The transition to Horizon 3 may additionally require a substantial reorientation or reorganization of the existing risk management organization. Typically a dedicated risk group of perhaps a half dozen professionals headed by a Chief Risk Officer would be assembled to handle the increased workload, which would include not only cutting edge analyses and ongoing synthesis, but also an orchestration of efforts to instill a risk management culture within the organization. If a hedging capability were developed, an individual with capital markets experience would be necessary to assist with evaluation and execution.

24 For example, in a recent interview with a large private sector financial guarantee company, the chief risk officer noted that making risk reports and supporting data available over the firm intranet resulted in substantially increased usage, positive feedback from users, correction of errors in the database, and vastly improved risk monitoring.

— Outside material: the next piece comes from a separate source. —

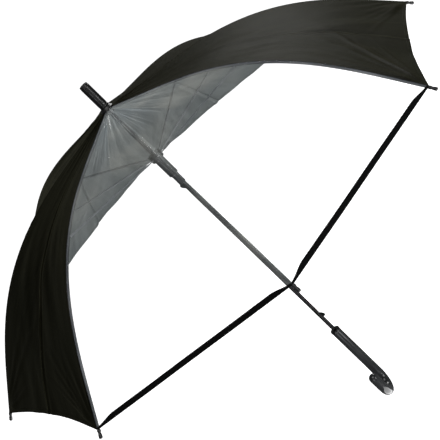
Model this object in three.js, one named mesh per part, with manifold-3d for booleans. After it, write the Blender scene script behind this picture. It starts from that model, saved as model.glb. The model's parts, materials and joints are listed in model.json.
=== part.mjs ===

25 See, e.g., materials from the Deposit Insurance Pricing Conference (September 2001).

26 For example, many credit hedges on publicly traded banks involve, directly or indirectly, shorting the underlying bank’s stock. This activity, even if conducted only indirectly on the FDIC’s behalf, raises difficult questions for a bank regulator. For an analysis of reinsurance options available to the FDIC, see Reinsurance Feasibility Study, Marsh & McLennan (December 2001).

27 Once the basic models are prototyped, the FDIC might decide to migrate to an IT environment developed and maintained in-house, or to an outsourcing arrangement of some kind, or to an application service provider (ASP) model.